There were also some slicing cucumbers that we couldn’t do without. We started a few seeds for some of the good old ‘Straight Eight‘ cucumbers that have been favorites here for the last few years. We also planted heirloom ‘Lemon‘ cucumbers, donated by Botanical Interest. These plants grew very slowly last year but the fruits were delicious when they finally came. That should probably be a lesson to us not to start them so early in the year, but here we go again, planting them in March. Maybe in a few weeks I will start a few plants from these seeds inside so we can do a comparison of the harvests. We also started ‘Armenian‘ cucumbers from seed donated by Territorial Seed Company. We had a variety of Armenian cucumbers last year that did well and were delicious. In fact, these are my personal favorites for quick-pickling with salt, vinegar and herbs, or for dipping in hummus. They were grown in a very protected spot last year and did well. I’ll be looking for another sheltered corner for them for this season.

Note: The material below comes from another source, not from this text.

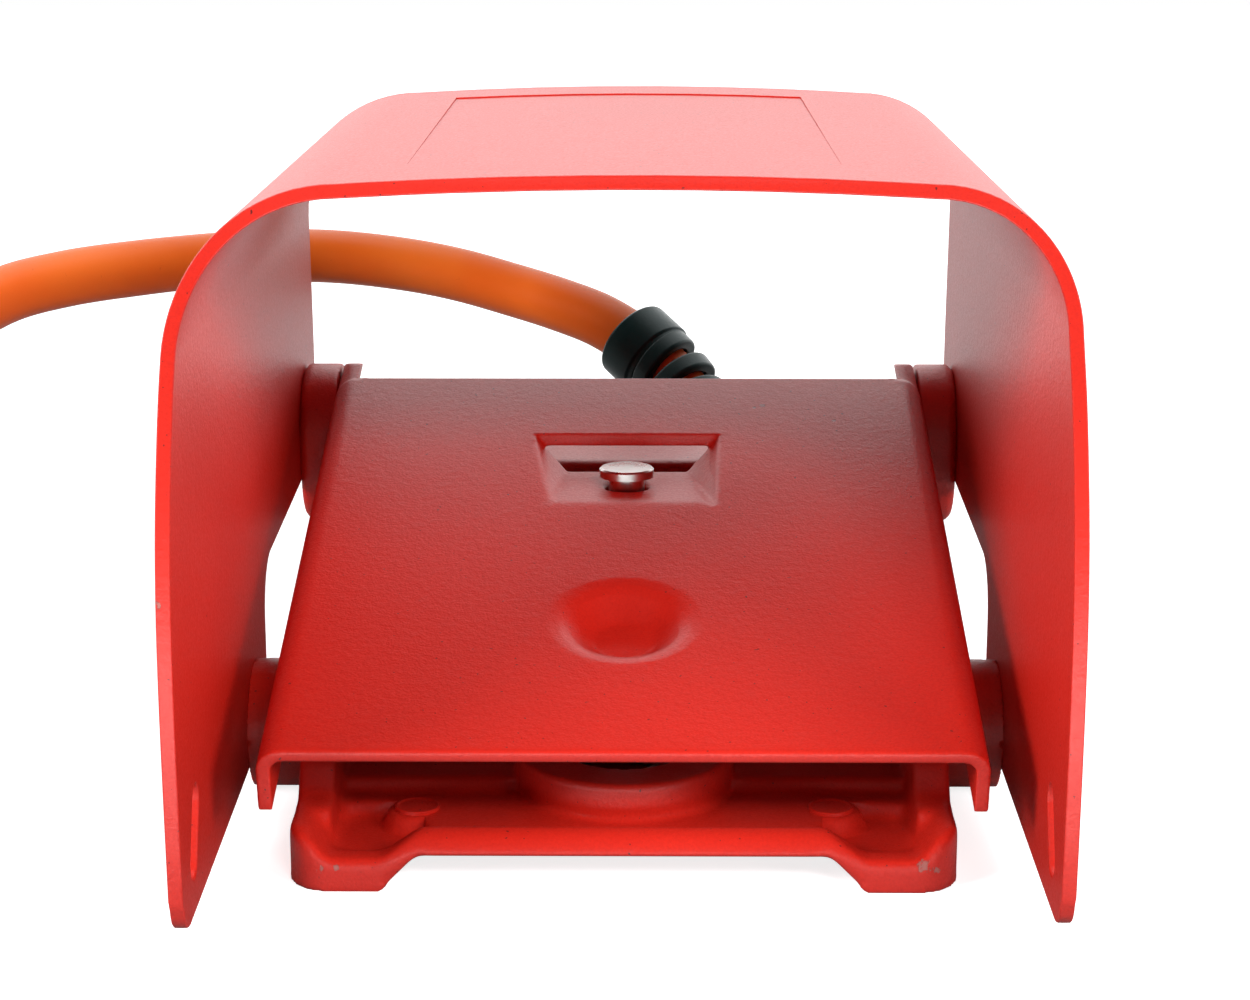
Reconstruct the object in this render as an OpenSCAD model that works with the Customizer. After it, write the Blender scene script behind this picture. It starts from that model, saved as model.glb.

This summer we plan to try the Pick-a-Vegetable Dill Pickle recipe from the Complete Book of Home Preserving and these Garlic Dills from Food in Jars.

3/26/2010 Update

Our first direct-seeded cucumbers sprouted today, the ‘Bushy‘ variety from Seed Savers. The slicing cucumbers all started in pots are starting to poke up their heads today as well, ‘Lemon‘, ‘Armenian‘, and ‘Straight Eight‘s which were first and look strongest out of the gate.